Additionally, giving very strict rules for how magic works can allow your players more room to create spells or magical effects that are not in the game already. If you have a system for how components are used, how spells target, and what effects occur, you have then given your players the building blocks they need to create and cast spells of their own.
While these types of systems can be fun for some, other people really don’t want to worry about the details. Make sure you understand the dynamics of your group before getting too granular with your magical systems and try to make sure everyone can still have fun playing the game without knowing all the intricate details about magic.
Know the System for Your Sake
While you might not care too much about how magic works in your campaign it’s still a good idea to understand the basics in case someone asks some questions. If a player comes across a magically locked door, they might be interested in the mechanism behind it. The more you have your system defined, the better your players can use that information to overcome the obstacle in front of them. A poorly defined system that doesn’t give your players enough to work with can make magical obstacles feel like they cannot be overcome under any means.

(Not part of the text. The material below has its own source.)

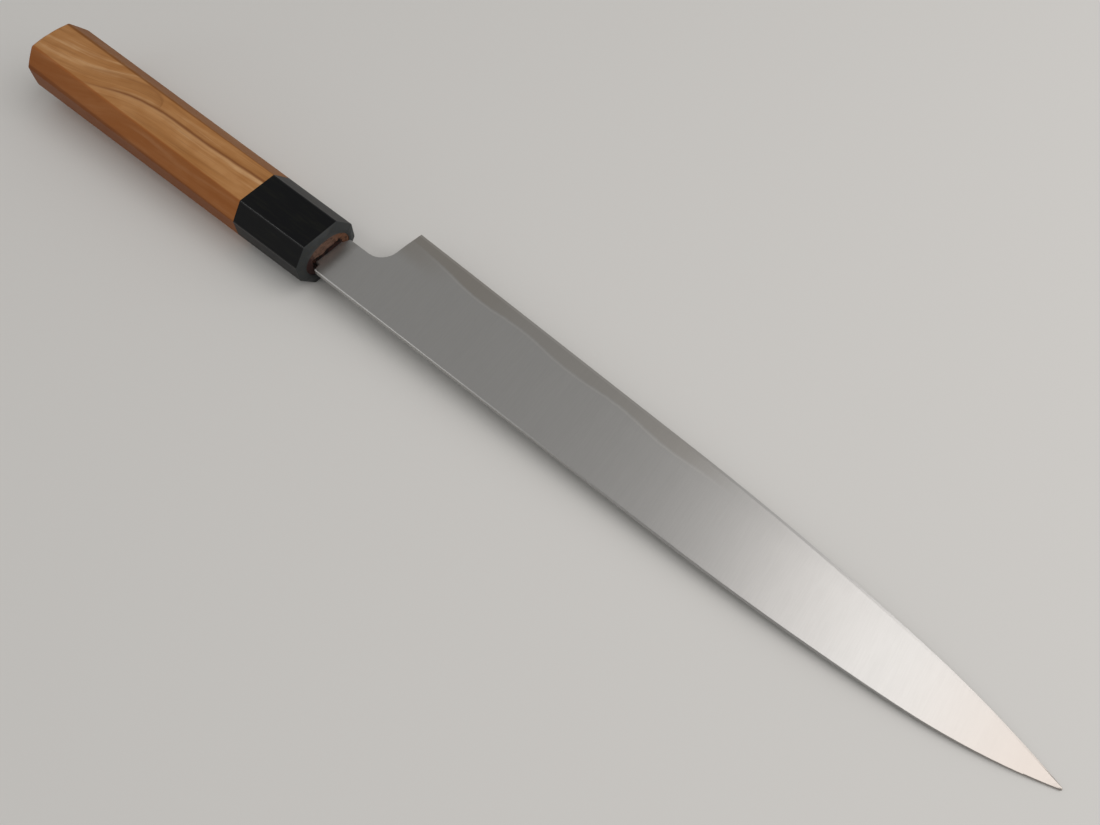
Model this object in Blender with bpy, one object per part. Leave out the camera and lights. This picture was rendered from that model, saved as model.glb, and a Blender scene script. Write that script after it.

On a final note, while we’ve laid out some seriously big topics for you to think about, we want to stress that you don’t need to know everything right away. The best thing you can do is answer a few big questions and then take notes as different scenarios come up in your game. By keeping track of your explanations of magic you can easily build up a consistent system as you go. This will help keep your players happy without holding up your game.
Good luck exploring magic and Happy DMing!